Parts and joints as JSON:

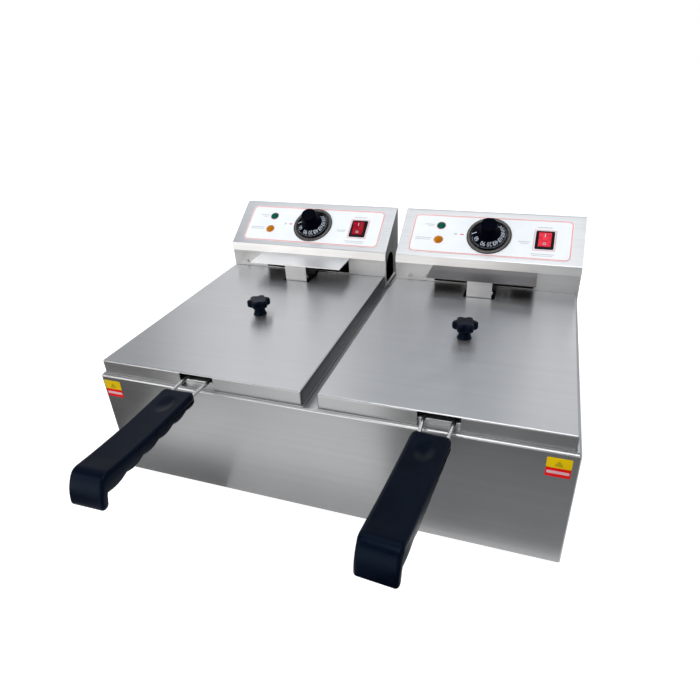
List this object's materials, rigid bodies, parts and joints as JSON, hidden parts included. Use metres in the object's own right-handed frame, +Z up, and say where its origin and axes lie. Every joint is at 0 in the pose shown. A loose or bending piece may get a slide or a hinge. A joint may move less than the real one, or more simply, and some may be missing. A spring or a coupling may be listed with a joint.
{
  "type": "deep fryer",
  "caption": "Twin-tank counter-top electric deep fryer in brushed stainless steel, with lift-off lids, lift-out baskets with black grips, and removable sloping control heads.",
  "frame": {"origin": "on the worktop under the middle of the whole fryer's bounding box, handles and cord glands included", "axes": "+X to the user's right, +Y towards the back, +Z up"},
  "size_m": [0.545, 0.602, 0.2664],
  "materials": {
    "stainless_brushed": "brushed stainless steel sheet",
    "stainless_satin": "satin drawn stainless steel",
    "plated_wire": "bright nickel-plated wire",
    "bezel_chrome": "dark satin metal ring with a bright edge",
    "element_sheath": "dull dark heater sheath",
    "steel_fasteners": "bright plated screws",
    "copper_capillary": "copper bulb and capillary",
    "thermostat_case": "cream phenolic case",
    "black_plastic": "satin blue-black moulded phenolic, fine grain",
    "switch_plastic": "satin black nylon",
    "reset_red": "gloss red button",
    "rocker_red": "translucent red lens",
    "lens_green": "translucent green lens",
    "lens_amber": "translucent amber lens",
    "label_print": "white printed film with a thin pink-red border",
    "sticker_vinyl": "plain vinyl sticker, yellow over red",
    "black_rubber": "matt black rubber"
  },
  "bodies": {
    "casing": {"casing_wrap": "stainless_brushed", "rear_panel": "stainless_brushed", "top_deck": "stainless_brushed", "base_plate": "stainless_brushed", "rubber_feet": "black_rubber", "casing_screws": "steel_fasteners", "centre_divider": "stainless_brushed", "hazard_stickers": "sticker_vinyl"},
    "tank_left": {"oil_tank_left": "stainless_satin"},
    "head_left": {"head_cover_left": "stainless_brushed", "head_base_left": "stainless_brushed", "head_back_cover_left": "stainless_brushed", "label_panel_left": "label_print", "basket_hook_plate_left": "stainless_brushed", "element_stem_left": "stainless_satin", "heating_element_left": "element_sheath", "thermostat_body_left": "thermostat_case", "thermostat_bulb_left": "copper_capillary", "limit_switch_left": "switch_plastic", "dial_bezel_left": "bezel_chrome", "lamp_green_left": "lens_green", "lamp_amber_left": "lens_amber", "rocker_frame_left": "switch_plastic", "head_screws_left": "steel_fasteners", "cord_gland_left": "switch_plastic"},
    "lid_body_left": {"lid_left": "stainless_brushed", "lid_knob_left": "black_plastic", "lid_knob_fixing_left": "steel_fasteners"},
    "basket_left": {"basket_frame_left": "plated_wire", "basket_mesh_left": "plated_wire", "basket_handle_left": "black_plastic"},
    "dial_left": {"dial_knob_left": "black_plastic"},
    "rocker_left": {"rocker_paddle_left": "rocker_red"},
    "reset_left": {"reset_button_left": "reset_red"},
    "tank_right": {"oil_tank_right": "stainless_satin"},
    "head_right": {"head_cover_right": "stainless_brushed", "head_base_right": "stainless_brushed", "head_back_cover_right": "stainless_brushed", "label_panel_right": "label_print", "basket_hook_plate_right": "stainless_brushed", "element_stem_right": "stainless_satin", "heating_element_right": "element_sheath", "thermostat_body_right": "thermostat_case", "thermostat_bulb_right": "copper_capillary", "limit_switch_right": "switch_plastic", "dial_bezel_right": "bezel_chrome", "lamp_green_right": "lens_green", "lamp_amber_right": "lens_amber", "rocker_frame_right": "switch_plastic", "head_screws_right": "steel_fasteners", "cord_gland_right": "switch_plastic"},
    "lid_body_right": {"lid_right": "stainless_brushed", "lid_knob_right": "black_plastic", "lid_knob_fixing_right": "steel_fasteners"},
    "basket_right": {"basket_frame_right": "plated_wire", "basket_mesh_right": "plated_wire", "basket_handle_right": "black_plastic"},
    "dial_right": {"dial_knob_right": "black_plastic"},
    "rocker_right": {"rocker_paddle_right": "rocker_red"},
    "reset_right": {"reset_button_right": "reset_red"}
  },
  "joints": [
    {"name": "tank_lift_left", "type": "slide", "parent": "casing", "child": "tank_left", "axis": [0, 0, 1], "range_m": [0, 0.14]},
    {"name": "head_lift_left", "type": "slide", "parent": "tank_left", "child": "head_left", "axis": [0, 0, 1], "range_m": [0, 0.125]},
    {"name": "lid_lift_left", "type": "slide", "parent": "head_left", "child": "lid_body_left", "axis": [0, -0.8988, 0.4384], "range_m": [0, 0.38]},
    {"name": "basket_lift_left", "type": "slide", "parent": "head_left", "child": "basket_left", "axis": [0, 0, 1], "range_m": [0, 0.095]},
    {"name": "dial_turn_left", "type": "hinge", "parent": "head_left", "child": "dial_left", "pos_m": [-0.1369, 0.24658, 0.23715], "axis": [0, -0.5616, 0.8274], "range_deg": [-270, 0]},
    {"name": "rocker_press_left", "type": "hinge", "parent": "head_left", "child": "rocker_left", "pos_m": [-0.0594, 0.24689, 0.23313], "axis": [1, 0, 0], "range_deg": [-18, 0]},
    {"name": "reset_press_left", "type": "slide", "parent": "head_left", "child": "reset_left", "axis": [0, -1, 0], "range_m": [0, 0.0025], "stiffness_N_per_m": 300},
    {"name": "tank_lift_right", "type": "slide", "parent": "casing", "child": "tank_right", "axis": [0, 0, 1], "range_m": [0, 0.14]},
    {"name": "head_lift_right", "type": "slide", "parent": "tank_right", "child": "head_right", "axis": [0, 0, 1], "range_m": [0, 0.125]},
    {"name": "lid_lift_right", "type": "slide", "parent": "head_right", "child": "lid_body_right", "axis": [-0.0423, -0.8978, 0.4384], "range_m": [0, 0.38]},
    {"name": "basket_lift_right", "type": "slide", "parent": "head_right", "child": "basket_right", "axis": [0, 0, 1], "range_m": [0, 0.095]},
    {"name": "dial_turn_right", "type": "hinge", "parent": "head_right", "child": "dial_right", "pos_m": [0.1401, 0.24658, 0.23715], "axis": [0, -0.5616, 0.8274], "range_deg": [-270, 0]},
    {"name": "rocker_press_right", "type": "hinge", "parent": "head_right", "child": "rocker_right", "pos_m": [0.2176, 0.24689, 0.23313], "axis": [1, 0, 0], "range_deg": [-18, 0]},
    {"name": "reset_press_right", "type": "slide", "parent": "head_right", "child": "reset_right", "axis": [0, -1, 0], "range_m": [0, 0.0025], "stiffness_N_per_m": 300}
  ],
  "couplings": [
    {"joint": "basket_lift_left", "follows": "lid_lift_left", "ratio": 0.25},
    {"joint": "basket_lift_right", "follows": "lid_lift_right", "ratio": 0.25}
  ]
}
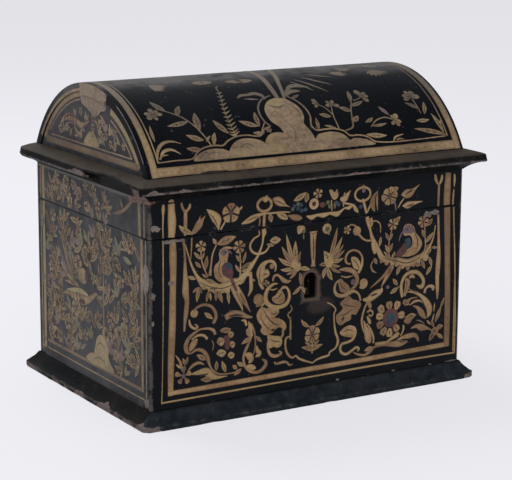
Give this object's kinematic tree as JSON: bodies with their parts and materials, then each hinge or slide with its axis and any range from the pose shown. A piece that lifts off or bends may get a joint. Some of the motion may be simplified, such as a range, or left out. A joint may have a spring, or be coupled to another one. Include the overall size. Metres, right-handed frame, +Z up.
{
  "type": "domed wooden casket",
  "caption": "Small wooden casket with a barrel-shaped hinged lid, stepped cornice, base moulding and a box lock behind a bare keyhole.",
  "frame": {"origin": "on the floor under the middle of the base", "axes": "+X along the front to the right, -Y out of the front, +Z up"},
  "size_m": [0.243, 0.175, 0.1916],
  "materials": {
    "lacquer": "black lacquer over wood, satin, with painted gold",
    "moulding": "plain black lacquer, worn at the edges",
    "bare_wood": "bare aged wood",
    "iron": "forged and filed iron, dull"
  },
  "bodies": {
    "box": {"bottom_board": "bare_wood", "front_board": "lacquer", "back_board": "lacquer", "left_board": "lacquer", "right_board": "lacquer", "front_base_moulding": "moulding", "back_base_moulding": "moulding", "left_base_moulding": "moulding", "right_base_moulding": "moulding", "left_hinge_lower_leaf": "iron", "left_hinge_pin": "iron", "left_lower_leaf_nail_1": "iron", "left_lower_leaf_nail_2": "iron", "right_hinge_lower_leaf": "iron", "right_hinge_pin": "iron", "right_lower_leaf_nail_1": "iron", "right_lower_leaf_nail_2": "iron", "lock_plate": "iron", "lock_case": "iron", "key_pin": "iron", "lock_ward": "iron", "bolt_guide_upper": "iron", "bolt_guide_lower": "iron", "bolt_spring": "iron", "lock_plate_nail_1": "iron", "lock_plate_nail_2": "iron", "lock_plate_nail_3": "iron", "lock_plate_nail_4": "iron", "lock_case_nail_1": "iron", "lock_case_nail_2": "iron"},
    "lid": {"lid_front_rail": "lacquer", "lid_back_rail": "lacquer", "lid_left_rail": "lacquer", "lid_right_rail": "lacquer", "front_cornice": "moulding", "back_cornice": "moulding", "left_cornice": "moulding", "right_cornice": "moulding", "dome_stave_1": "lacquer", "dome_stave_2": "lacquer", "dome_stave_3": "lacquer", "dome_stave_4": "lacquer", "dome_stave_5": "lacquer", "dome_stave_6": "lacquer", "dome_stave_7": "lacquer", "left_end_panel": "lacquer", "right_end_panel": "lacquer", "left_hinge_upper_leaf": "iron", "left_upper_leaf_nail_1": "iron", "left_upper_leaf_nail_2": "iron", "right_hinge_upper_leaf": "iron", "right_upper_leaf_nail_1": "iron", "right_upper_leaf_nail_2": "iron", "staple_plate": "iron", "lock_staple": "iron", "staple_plate_nail_1": "iron", "staple_plate_nail_2": "iron"},
    "bolt": {"lock_bolt": "iron"}
  },
  "joints": [
    {"name": "lid_hinge", "type": "hinge", "parent": "box", "child": "lid", "pos_m": [0, 0.079, 0.11075], "axis": [-1, 0, 0], "range_deg": [0, 100]},
    {"name": "bolt_slide", "type": "slide", "parent": "box", "child": "bolt", "axis": [1, 0, 0], "range_m": [0, 0.0065]}
  ]
}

WORK REQUIRED:
Check each line of the entries above, and show every one holding the word "piece".

OUTPUT FOR THIS TASK:
List this object's materials, rigid bodies, parts and joints as JSON, hidden parts included. Use metres in the object's own right-handed frame, +Z up, and say where its origin and axes lie. Every joint is at 0 in the pose shown. A loose or bending piece may get a slide or a hinge. A joint may move less than the real one, or more simply, and some may be missing. A spring or a coupling may be listed with a joint.
Give this object's kinematic tree as JSON: bodies with their parts and materials, then each hinge or slide with its axis and any range from the pose shown. A piece that lifts off or bends may get a joint. Some of the motion may be simplified, such as a range, or left out. A joint may have a spring, or be coupled to another one. Include the overall size. Metres, right-handed frame, +Z up.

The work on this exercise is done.